2. You Get Stuck in your Own Head!

Although you may surround yourself with people at all times, this entrepreneurial roller coaster can be a lonely ride. It’s easy to get stuck in your own head, as you work on your ideas, your plans, and your growth. You become so fixated on your work that you shut yourself off to the rest of the world. You become blind to opportunity, mistakes, and everything else. You simply get lost in your own head, which is a dangerous place to lose yourself in.

Take John Corcoran, the co-founder of Rise 25, and a man who has built his career as a master connector. Today, John rubs shoulders with the best of the best, and has an enviable black book of contacts that most people would die for. Yet rewind to when he first started his business, and his days told a different picture. You see, despite building a successful career in politics, entertainment, and the tech scene, John desired more.

So, he started his own practice and got to work.

And work he did, so hard that he went months without networking. All those relationships he had built during his successful career slipped by the wayside. He condemned himself to a lonely entrepreneurial existence and had little to show for it. He was busy, sure, but did he grow? Was he happy? No. John got stuck in his own head, and it lead to what he described as his biggest business mistake of all. This entrepreneurial roller coaster is lonely enough as it is, so don’t make matters worse by keeping yourself to yourself.

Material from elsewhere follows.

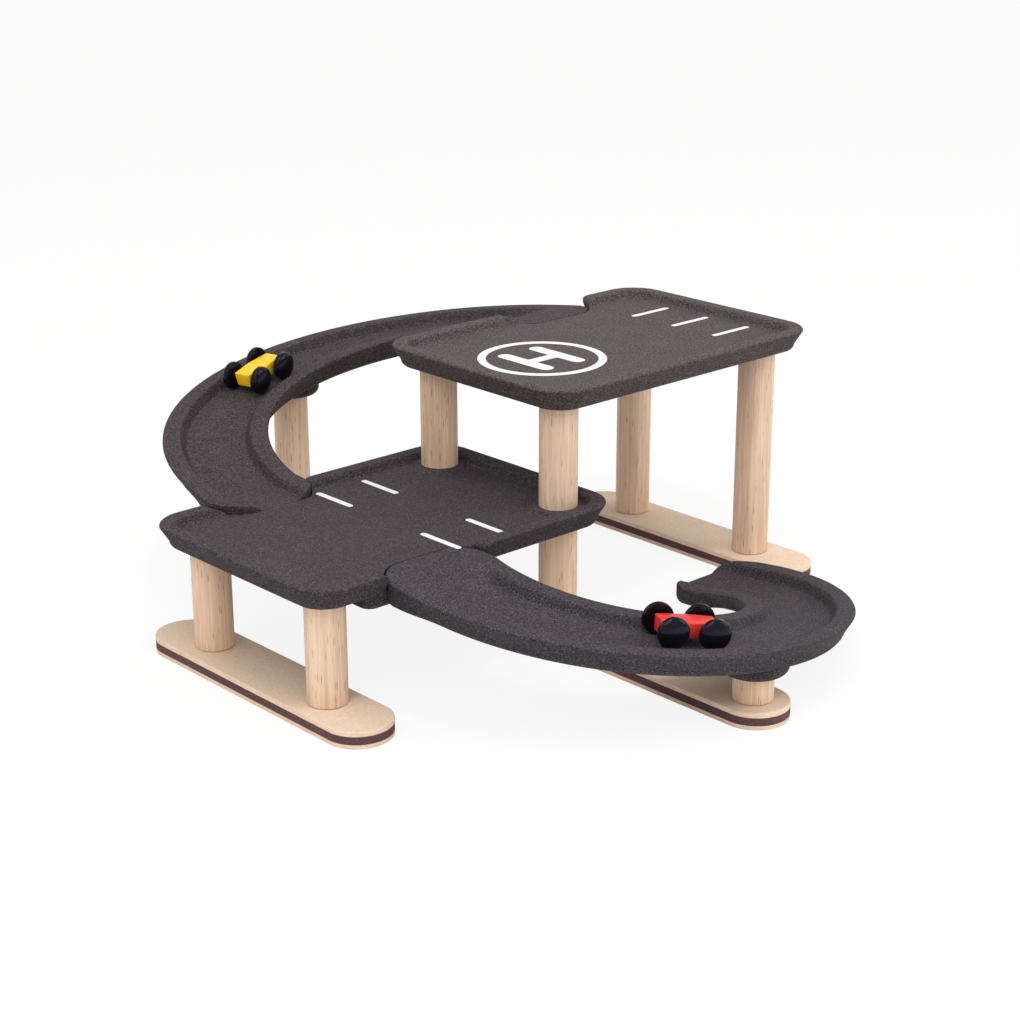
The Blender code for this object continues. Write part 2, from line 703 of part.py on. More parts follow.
def make_car(colour, matrix, body_mat, wheel_mat, axle_mat):
    """A car: body, two axles and four wheels under one empty."""
    place = bpy.data.objects.new(colour + "_car", None)
    bpy.context.scene.collection.objects.link(place)
    place.matrix_world = matrix
    make_car_body(colour + "_car_body", place, body_mat)
    for end, end_name in ((1, "front"), (-1, "rear")):
        make_axle(f"{colour}_car_{end_name}_axle", place, end, axle_mat)
        for side, side_name in ((1, "left"), (-1, "right")):
            make_wheel(f"{colour}_car_{end_name}_{side_name}_wheel", place, end, side, wheel_mat)


def print_joints():
    """Say where each joint's axis is, in world coordinates."""
    bpy.context.view_layer.update()
    for colour in ("yellow", "red"):
        for end_name in ("front", "rear"):
            axle = bpy.data.objects[f"{colour}_car_{end_name}_axle"]
            pos = axle.matrix_world.translation
            axis = (axle.matrix_world.to_3x3() @ Vector((0, 1, 0))).normalized()
            print(axle.name, [round(v, 6) for v in pos], [round(v, 6) for v in axis])


def main():
    """Build the whole garage."""
    clear_scene()
    charcoal = material("charcoal_composite", (0.065, 0.058, 0.060), 0.80)
    pale_wood = material("pale_wood", (0.72, 0.52, 0.34), 0.55)
    pale_ply = material("pale_ply", (0.80, 0.64, 0.47), 0.60)
    dark_core = material("dark_core", (0.12, 0.05, 0.035), 0.65)
    yellow_paint = material("yellow_paint", (0.85, 0.55, 0.02), 0.30)
    red_paint = material("red_paint", (0.80, 0.02, 0.02), 0.30)
    black_gloss = material("black_gloss", (0.012, 0.012, 0.016), 0.15)
    steel = material("steel", (0.60, 0.60, 0.62), 0.30, 1.0)

    side_half = POST_PITCH_Y / 2 + SIDE_BASE_OVERHANG
    middle_half = RAMP_POST_Y + MIDDLE_BASE_OVERHANG
    pair = [-POST_PITCH_Y / 2, POST_PITCH_Y / 2]
    make_base("left", -POST_PITCH_X, side_half, pair, pale_ply, dark_core)
    make_base("middle", 0, middle_half, [-RAMP_POST_Y, *pair, RAMP_POST_Y], pale_ply, dark_core)
    make_base("right", POST_PITCH_X, side_half, pair, pale_ply, dark_core)
    make_posts(pale_wood)
    make_lower_deck(charcoal)
    make_upper_deck(charcoal)
    make_ramp("upper_ramp", UPPER_BOSS_DROP, charcoal)
    lower = make_ramp("lower_ramp", LOWER_BOSS_DROP, charcoal)
    lower.rotation_euler.z = math.pi
    lower.location.z = -LEVEL_RISE
    yellow = car_matrix(math.radians(YELLOW_CAR_ANGLE), YELLOW_CAR_OFFSET,
                        math.radians(YELLOW_CAR_YAW), False)
    make_car("yellow", yellow, yellow_paint, black_gloss, steel)
    red = car_matrix(math.radians(RED_CAR_ANGLE), RED_CAR_OFFSET,
                     math.radians(RED_CAR_YAW), True)
    make_car("red", red, red_paint, black_gloss, steel)
    print_joints()


main()
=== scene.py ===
import json
import math

import bmesh
import bpy
from bpy.props import FloatProperty, FloatVectorProperty, IntProperty, PointerProperty
from mathutils import Matrix, Vector


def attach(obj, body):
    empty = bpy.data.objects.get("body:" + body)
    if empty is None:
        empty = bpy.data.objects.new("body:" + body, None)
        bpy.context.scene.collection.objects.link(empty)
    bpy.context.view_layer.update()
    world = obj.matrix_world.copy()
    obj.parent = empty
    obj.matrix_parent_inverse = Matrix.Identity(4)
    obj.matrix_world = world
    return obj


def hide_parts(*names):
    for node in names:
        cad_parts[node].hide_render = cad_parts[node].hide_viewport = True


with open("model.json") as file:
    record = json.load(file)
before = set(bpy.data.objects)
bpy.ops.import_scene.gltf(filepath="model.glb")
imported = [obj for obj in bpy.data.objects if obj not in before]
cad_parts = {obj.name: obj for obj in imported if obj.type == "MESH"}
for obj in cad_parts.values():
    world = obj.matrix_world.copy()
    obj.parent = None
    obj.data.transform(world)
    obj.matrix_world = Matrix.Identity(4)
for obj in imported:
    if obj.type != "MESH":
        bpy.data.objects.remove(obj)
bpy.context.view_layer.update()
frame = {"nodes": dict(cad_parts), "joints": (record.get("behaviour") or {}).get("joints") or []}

bl_info = {
    "name": "Wooden Toy Parking Garage",
    "version": (1, 0, 0),
    "blender": (4, 5, 0),
    "location": "View3D > Sidebar > Toy Garage",
    "description": "Dresses the toy garage's frame with finished wooden pieces, paint and light",
    "category": "Add Mesh",
}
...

3. Everyone Around You Says ‘Yes’

Yes is a dangerous word. If all you say is yes, you’re sure to drown under work, responsibility, and commitment. Yes doesn’t provide freedom; it offers nothing but imprisonment. Yet it isn’t only when you say yes that issues arise, When you’re surrounded by a bunch of yes men, mistakes are close by. Scott Oldford experienced this as he became a well known “web guy” at a very young age. During a period when most of us plucked up the courage to ask that girl or guy to the dance, Scott made large sums of money, won prestigious awards, and built an ever-growing business.

He had everything a teenager could desire, including a group of people who told him what he wanted to hear. One yes followed after another, and soon Scott began to believe the hype—creating Scott Oldford The Monster, as he described it. Scott soon lost everything he built. He had to start from scratch. He had to figure out who Scott Oldford was. I’m happy to say he’s doing just fine today, but only after he lost track of what truly matters.

That’s what happens when you surround yourself with ‘Yes.’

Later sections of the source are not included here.